There seems to be some confusion going on here - assuming an agent is accurately modeling the consequences of changing its own value function, and is not trying to hack around some major flaw in its own algorithm, it would never do so, as by definition, [correctly] optimizing a different value function can not improve the value of your current value function.

Clippy isn't a maximizer. And neither is any current RL agent. I did mention that, but I'll edit to make that clear.

That is the opposite of what you said - Clippy, according to you, is maximizing the output of it's critic network. And you can't say "there's not an explicit mathematical function" - any neural network with a specific set of weights is by definition an explicit mathematical function, just usually not a one with a compact representation.

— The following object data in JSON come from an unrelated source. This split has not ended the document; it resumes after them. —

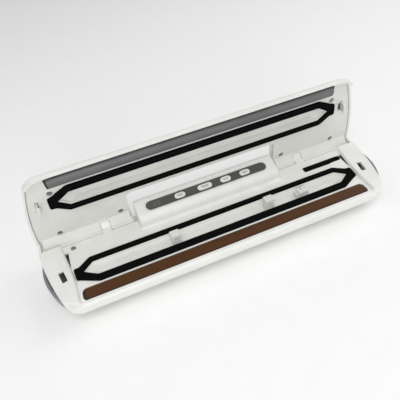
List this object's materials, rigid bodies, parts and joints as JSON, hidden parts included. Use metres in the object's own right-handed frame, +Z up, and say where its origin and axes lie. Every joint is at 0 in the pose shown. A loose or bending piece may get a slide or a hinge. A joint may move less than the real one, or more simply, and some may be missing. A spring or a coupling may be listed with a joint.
{
  "type": "vacuum sealer",
  "caption": "White countertop vacuum bag sealer with its lid standing open over a foam-ringed vacuum trough and a sealing strip.",
  "frame": {"origin": "centre of the open sealer's footprint on the worktop, at the underside of the feet", "axes": "+X to the right along the sealing strip, +Y from the front to the hinge, +Z up; the lid stands open"},
  "size_m": [0.3846, 0.1014, 0.1234],
  "materials": {
    "shell": "satin",
    "inner": "satin",
    "foam": "matte",
    "black_plastic": "matte",
    "silicone": "matte",
    "tape": "satin",
    "grey_plastic": "satin",
    "overlay": "satin",
    "keys": "satin",
    "steel": "satin",
    "copper": "satin",
    "board": "satin",
    "feet": "matte",
    "hose": "satin"
  },
  "bodies": {
    "base": {"base_housing": "shell", "bottom_pan": "shell", "foot_1": "feet", "foot_2": "feet", "foot_3": "feet", "foot_4": "feet", "pan_screw_1": "steel", "pan_screw_2": "steel", "pan_screw_3": "steel", "pan_screw_4": "steel", "deck_screw": "steel", "base_gasket": "foam", "rear_pad": "foam", "heater_carrier": "black_plastic", "heating_strip": "steel", "seal_tape": "tape", "bag_clip_left": "inner", "bag_clip_right": "inner", "air_intake": "inner", "panel_overlay": "overlay", "control_board": "board", "power_board": "board", "transformer": "copper", "pump_motor": "steel", "pump_head": "black_plastic", "vacuum_hose": "hose", "power_inlet": "black_plastic", "micro_switch_right": "black_plastic", "micro_switch_left": "black_plastic", "catch_spring_right": "steel", "catch_spring_left": "steel", "hinge_pin_right": "steel", "hinge_pin_left": "steel"},
    "lid": {"lid_cover": "shell", "lid_frame": "inner", "lid_gasket": "foam", "press_channel": "black_plastic", "press_bar": "silicone", "latch_hook_right": "inner", "latch_hook_left": "inner", "lid_screw_1": "steel", "lid_screw_2": "steel", "lid_screw_3": "steel", "lid_screw_4": "steel", "lid_screw_5": "steel", "lid_screw_6": "steel"},
    "button_right": {"release_button_right": "grey_plastic", "latch_catch_right": "inner"},
    "button_left": {"release_button_left": "grey_plastic", "latch_catch_left": "inner"},
    "key_body_1": {"key_1": "keys"},
    "key_body_2": {"key_2": "keys"},
    "key_body_3": {"key_3": "keys"},
    "key_body_4": {"key_4": "keys"}
  },
  "joints": [
    {"name": "lid_hinge", "type": "hinge", "parent": "base", "child": "lid", "pos_m": [0, 0.04133, 0.0329], "axis": [1, 0, 0], "range_deg": [0, 83.2]},
    {"name": "release_right", "type": "slide", "parent": "base", "child": "button_right", "axis": [-1, 0, 0], "range_m": [0, 0.002], "stiffness_N_per_m": 600, "springref_m": -0.001},
    {"name": "release_left", "type": "slide", "parent": "base", "child": "button_left", "axis": [1, 0, 0], "range_m": [0, 0.002], "stiffness_N_per_m": 600, "springref_m": -0.001},
    {"name": "key_press_1", "type": "slide", "parent": "base", "child": "key_body_1", "axis": [0, 0.3057, -0.9521], "range_m": [0, 0.0006], "stiffness_N_per_m": 800, "springref_m": -0.0005},
    {"name": "key_press_2", "type": "slide", "parent": "base", "child": "key_body_2", "axis": [0, 0.3057, -0.9521], "range_m": [0, 0.0006], "stiffness_N_per_m": 800, "springref_m": -0.0005},
    {"name": "key_press_3", "type": "slide", "parent": "base", "child": "key_body_3", "axis": [0, 0.3057, -0.9521], "range_m": [0, 0.0006], "stiffness_N_per_m": 800, "springref_m": -0.0005},
    {"name": "key_press_4", "type": "slide", "parent": "base", "child": "key_body_4", "axis": [0, 0.3057, -0.9521], "range_m": [0, 0.0006], "stiffness_N_per_m": 800, "springref_m": -0.0005}
  ]
}
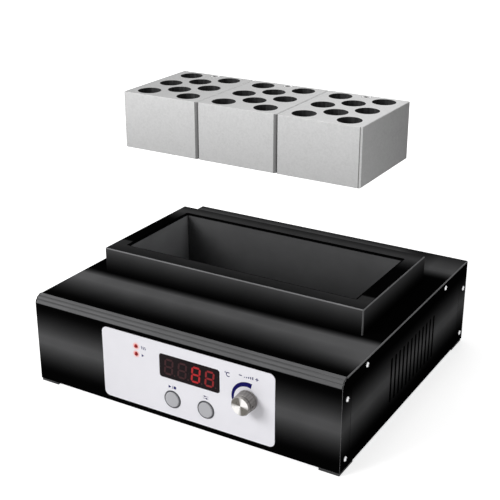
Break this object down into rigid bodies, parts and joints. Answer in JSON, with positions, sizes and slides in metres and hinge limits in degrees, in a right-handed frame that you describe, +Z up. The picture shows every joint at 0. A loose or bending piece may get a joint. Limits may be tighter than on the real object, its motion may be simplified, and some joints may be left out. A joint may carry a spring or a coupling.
{
  "type": "dry bath incubator",
  "caption": "Low black bench heater with a ribbed nose, a raised collar round a heated well and three lift-out metal blocks with staggered tube wells.",
  "frame": {"origin": "centre of the whole outline on the bench top, under the middle of the case", "axes": "+X to the user's right along the row of blocks, +Y to the back, +Z up"},
  "size_m": [0.3032, 0.2868, 0.2513],
  "materials": {
    "black_paint": "satin black powder coat",
    "zinc": "zinc plated",
    "overlay": "fine matte film",
    "window": "dark red tinted, gloss",
    "lamp_red": "clear red",
    "button_grey": "fine matte",
    "trim_dark": "dark",
    "knob_metal": "spun and anodised",
    "steel": "plain",
    "bright_steel": "nickel plated",
    "block_metal": "bead blasted",
    "plate_metal": "milled",
    "liner_metal": "dark heat-proof coat",
    "mat": "silicone",
    "insulation": "ceramic fibre",
    "board": "solder resist",
    "black_plastic": "moulded",
    "rocker_black": "moulded",
    "brass": "plain",
    "rubber": "matte",
    "ribbon_grey": "flat cable",
    "fuse_glass": "clear"
  },
  "bodies": {
    "case": {"front_fascia": "black_paint", "top_cover": "black_paint", "left_side_panel": "black_paint", "right_side_panel": "black_paint", "rear_panel": "black_paint", "base_tray": "zinc", "corner_feet": "rubber", "foot_screws": "bright_steel", "side_screws": "bright_steel", "well_collar": "black_paint", "collar_screws": "bright_steel", "well_liner": "liner_metal", "heater_plate": "plate_metal", "heater_mat": "mat", "base_insulation": "insulation", "well_insulation": "insulation", "collar_insulation": "insulation", "well_cradle": "zinc", "cradle_screws": "bright_steel", "temperature_sensor": "steel", "thermal_cutout": "steel", "front_overlay": "overlay", "display_window": "window", "display_module": "black_plastic", "indicator_leds": "lamp_red", "button_bezels": "trim_dark", "tact_switches": "black_plastic", "encoder_body": "steel", "encoder_nut": "bright_steel", "control_board": "board", "board_standoffs": "brass", "board_screws": "bright_steel", "power_board": "board", "power_standoffs": "brass", "power_screws": "bright_steel", "transformer": "steel", "relay": "black_plastic", "heat_sink": "plate_metal", "ribbon_cable": "ribbon_grey", "inlet_body": "black_plastic", "inlet_pins": "brass", "inlet_screws": "bright_steel", "rocker_frame": "black_plastic", "rocker_pin": "steel", "rocker_contacts": "brass", "ground_stud": "steel"},
    "start_button": {"start_button": "button_grey", "start_plunger": "black_plastic"},
    "set_button": {"set_button": "button_grey", "set_plunger": "black_plastic"},
    "knob": {"knob": "knob_metal", "knob_set_screw": "steel", "encoder_shaft": "steel"},
    "rocker": {"rocker": "rocker_black"},
    "fuse_drawer": {"fuse_drawer": "black_plastic", "fuse": "fuse_glass"},
    "block_left": {"block_left": "block_metal"},
    "block_middle": {"block_middle": "block_metal"},
    "block_right": {"block_right": "block_metal"}
  },
  "joints": [
    {"name": "start_button_press", "type": "slide", "parent": "case", "child": "start_button", "axis": [0, 1, 0], "range_m": [0, 0.001], "stiffness_N_per_m": 900, "springref_m": -0.0008},
    {"name": "set_button_press", "type": "slide", "parent": "case", "child": "set_button", "axis": [0, 1, 0], "range_m": [0, 0.001], "stiffness_N_per_m": 900, "springref_m": -0.0008},
    {"name": "knob_turn", "type": "hinge", "parent": "case", "child": "knob", "pos_m": [0.068, -0.137, 0.0445], "axis": [0, 1, 0], "continuous": true},
    {"name": "rocker_tilt", "type": "hinge", "parent": "case", "child": "rocker", "pos_m": [-0.048, 0.13825, 0.042], "axis": [1, 0, 0], "range_deg": [-20, 0]},
    {"name": "fuse_drawer_slide", "type": "slide", "parent": "case", "child": "fuse_drawer", "axis": [0, 1, 0], "range_m": [0, 0.012]},
    {"name": "block_left_lift", "type": "slide", "parent": "case", "child": "block_left", "axis": [0, 0, 1], "range_m": [-0.146, 0]},
    {"name": "block_middle_lift", "type": "slide", "parent": "case", "child": "block_middle", "axis": [0, 0, 1], "range_m": [-0.146, 0]},
    {"name": "block_right_lift", "type": "slide", "parent": "case", "child": "block_right", "axis": [0, 0, 1], "range_m": [-0.146, 0]}
  ]
}
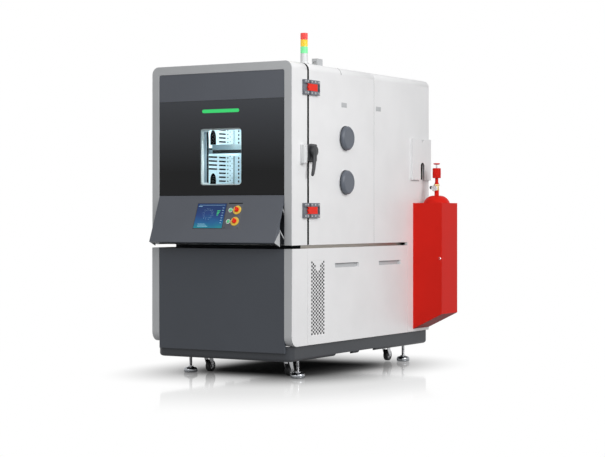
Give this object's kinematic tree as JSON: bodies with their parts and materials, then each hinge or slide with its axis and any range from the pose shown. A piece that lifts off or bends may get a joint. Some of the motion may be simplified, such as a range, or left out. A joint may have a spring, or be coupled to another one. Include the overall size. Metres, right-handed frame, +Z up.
{
  "type": "environmental test chamber",
  "caption": "Insulated climate test cabinet with a windowed door, tilting touch console, side ports and latch, over a machine cabinet on feet and casters, with a cylinder bin.",
  "frame": {"origin": "on the floor, at the middle of the overall box", "axes": "+Z up, the door faces -Y, the latch side is +X"},
  "size_m": [1.247, 1.9072, 2.0856],
  "materials": {
    "white": "smooth powder coat",
    "grey": "satin powder coat",
    "slate": "satin powder coat",
    "base_grey": "satin powder coat",
    "console_slate": "satin powder coat",
    "stainless": "brushed",
    "chrome_steel": "polished",
    "zinc_steel": "zinc plated",
    "foam": "rigid foam",
    "dark_glass": "gloss",
    "clear_glass": "gloss",
    "led": "lit",
    "seal": "matte",
    "castalloy": "cast",
    "black_paint": "semi-gloss",
    "copper_grey": "finned",
    "red_plastic": "gloss",
    "green_plastic": "gloss",
    "screen": "gloss",
    "lens": "gloss",
    "latch_black": "matte",
    "plate_grey": "satin",
    "white_plastic": "satin",
    "cap_slate": "matte",
    "bin_red": "gloss",
    "brass_valve": "machined",
    "tyre_black": "matte"
  },
  "bodies": {
    "cabinet": {"base_frame": "base_grey", "fixed_panels": "white", "lower_bezel": "grey", "lower_front_cover": "slate", "upper_shell": "white", "plant_shell": "white", "chamber_liner": "stainless", "insulation": "foam", "air_baffles": "stainless", "shelf_rack": "stainless", "chamber_lamp": "clear_glass", "fan_motor": "castalloy", "evaporator_heater": "copper_grey", "compressors": "black_paint", "condenser": "copper_grey", "control_box": "grey", "port_flanges": "zinc_steel", "stack_light": "lens", "relief_vent": "grey", "hinge_bases": "zinc_steel", "latch_bases": "plate_grey", "pipe_hood": "white", "extinguisher_bin": "bin_red", "levelling_feet": "chrome_steel", "caster_forks_rear": "zinc_steel"},
    "door": {"door_shell": "white", "door_bezel": "grey", "header_panel": "console_slate", "glass_panel": "dark_glass", "led_bar": "led", "window_glass": "clear_glass", "door_liner": "stainless", "door_core": "foam", "door_gasket": "seal", "door_keepers": "white_plastic", "hinge_leaves": "zinc_steel"},
    "console": {"console_flap": "console_slate", "touch_screen": "screen"},
    "knob_upper": {"switch_knob_upper": "red_plastic"},
    "knob_lower": {"switch_knob_lower": "red_plastic"},
    "push_upper": {"button_upper": "green_plastic"},
    "push_lower": {"button_lower": "green_plastic"},
    "impeller": {"fan_impeller": "castalloy"},
    "cooling_fan": {"condenser_fan": "latch_black"},
    "plug_upper": {"port_plug_upper": "cap_slate"},
    "plug_lower": {"port_plug_lower": "cap_slate"},
    "lever": {"latch_lever": "latch_black"},
    "bolt_upper": {"safety_bolt_upper": "red_plastic"},
    "bolt_lower": {"safety_bolt_lower": "red_plastic"},
    "cylinder": {"extinguisher": "bin_red", "cylinder_valve": "brass_valve"},
    "actuator": {"release_knob": "red_plastic"},
    "removable_panel": {"side_panel": "white", "vent_grille": "white"},
    "swivel_left": {"caster_fork_left": "zinc_steel"},
    "swivel_right": {"caster_fork_right": "zinc_steel"},
    "wheel_fl": {"wheel_front_left": "tyre_black"},
    "wheel_fr": {"wheel_front_right": "tyre_black"},
    "wheel_rl": {"wheel_rear_left": "tyre_black"},
    "wheel_rr": {"wheel_rear_right": "tyre_black"}
  },
  "joints": [
    {"name": "door_hinge", "type": "hinge", "parent": "cabinet", "child": "door", "pos_m": [-0.6125, -0.66237, 1.34], "axis": [0, 0, 1], "range_deg": [-110, 0]},
    {"name": "console_tilt", "type": "hinge", "parent": "door", "child": "console", "pos_m": [-0.0955, -0.83637, 1.092], "axis": [1, 0, 0], "range_deg": [0, 21.7]},
    {"name": "knob_upper_turn", "type": "hinge", "parent": "console", "child": "knob_upper", "pos_m": [0.0475, -0.87709, 1.01672], "axis": [0, -0.9291, 0.3697], "range_deg": [-90, 0]},
    {"name": "knob_lower_turn", "type": "hinge", "parent": "console", "child": "knob_lower", "pos_m": [0.0475, -0.90408, 0.94889], "axis": [0, -0.9291, 0.3697], "range_deg": [-90, 0]},
    {"name": "push_upper_press", "type": "slide", "parent": "console", "child": "push_upper", "axis": [0, 0.9291, -0.3697], "range_m": [0, 0.003], "stiffness_N_per_m": 300, "springref_m": -0.003},
    {"name": "push_lower_press", "type": "slide", "parent": "console", "child": "push_lower", "axis": [0, 0.9291, -0.3697], "range_m": [0, 0.003], "stiffness_N_per_m": 300, "springref_m": -0.003},
    {"name": "impeller_spin", "type": "hinge", "parent": "cabinet", "child": "impeller", "pos_m": [-0.0955, 0.03463, 1.51], "axis": [0, 1, 0], "continuous": true},
    {"name": "cooling_fan_spin", "type": "hinge", "parent": "cabinet", "child": "cooling_fan", "pos_m": [-0.0955, 0.72863, 0.444], "axis": [0, 1, 0], "continuous": true},
    {"name": "plug_upper_pull", "type": "slide", "parent": "cabinet", "child": "plug_upper", "axis": [1, 0, 0], "range_m": [0, 0.12]},
    {"name": "plug_lower_pull", "type": "slide", "parent": "cabinet", "child": "plug_lower", "axis": [1, 0, 0], "range_m": [0, 0.12]},
    {"name": "lever_turn", "type": "hinge", "parent": "cabinet", "child": "lever", "pos_m": [0.4525, -0.65837, 1.37], "axis": [1, 0, 0], "range_deg": [0, 90]},
    {"name": "bolt_upper_slide", "type": "slide", "parent": "cabinet", "child": "bolt_upper", "axis": [0, 1, 0], "range_m": [0, 0.025]},
    {"name": "bolt_lower_slide", "type": "slide", "parent": "cabinet", "child": "bolt_lower", "axis": [0, 1, 0], "range_m": [0, 0.025]},
    {"name": "cylinder_lift", "type": "slide", "parent": "cabinet", "child": "cylinder", "axis": [0, 0, 1], "range_m": [0, 0.74]},
    {"name": "actuator_press", "type": "slide", "parent": "cylinder", "child": "actuator", "axis": [0, 0, -1], "range_m": [0, 0.008], "stiffness_N_per_m": 800, "springref_m": -0.005},
    {"name": "panel_lift_off", "type": "slide", "parent": "cabinet", "child": "removable_panel", "axis": [1, 0, 0], "range_m": [0, 0.3]},
    {"name": "swivel_left_turn", "type": "hinge", "parent": "cabinet", "child": "swivel_left", "pos_m": [-0.3875, -0.54637, 0.121], "axis": [0, 0, 1], "continuous": true},
    {"name": "swivel_right_turn", "type": "hinge", "parent": "cabinet", "child": "swivel_right", "pos_m": [0.1965, -0.54637, 0.121], "axis": [0, 0, 1], "continuous": true},
    {"name": "wheel_fl_roll", "type": "hinge", "parent": "swivel_left", "child": "wheel_fl", "pos_m": [-0.3875, -0.51837, 0.0405], "axis": [1, 0, 0], "continuous": true},
    {"name": "wheel_fr_roll", "type": "hinge", "parent": "swivel_right", "child": "wheel_fr", "pos_m": [0.1965, -0.51837, 0.0405], "axis": [1, 0, 0], "continuous": true},
    {"name": "wheel_rl_roll", "type": "hinge", "parent": "cabinet", "child": "wheel_rl", "pos_m": [-0.3875, 0.75563, 0.0405], "axis": [1, 0, 0], "continuous": true},
    {"name": "wheel_rr_roll", "type": "hinge", "parent": "cabinet", "child": "wheel_rr", "pos_m": [0.1965, 0.75563, 0.0405], "axis": [1, 0, 0], "continuous": true}
  ]
}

What I was trying to say is that RL agents DO maximize the output of its critic network - but the critic network does not reflect states of the world directly. Therefore the total system isn't directly a maximizer. The question I'm trying to pose is whether or not it acts like a maximizer, under given particular conditions of training and RL construction.

While you're technically correct that an NN is a mathematical function, it seems fair to say that it's not an explicit function in the sense that we can't read or interpret it very well.

I've been writing about multi-objective RL and trying to figure out a way that an RL agent could optimize for a non-linear sum of objectives in a way that avoids strongly negative outcomes on any particular objective.

https://www.lesswrong.com/posts/i5dLfi6m6FCexReK9/a-brief-review-of-the-reasons-multi-objective-rl-could-be

Thank you! This is addressing the question I was trying to get at. I'll check it out.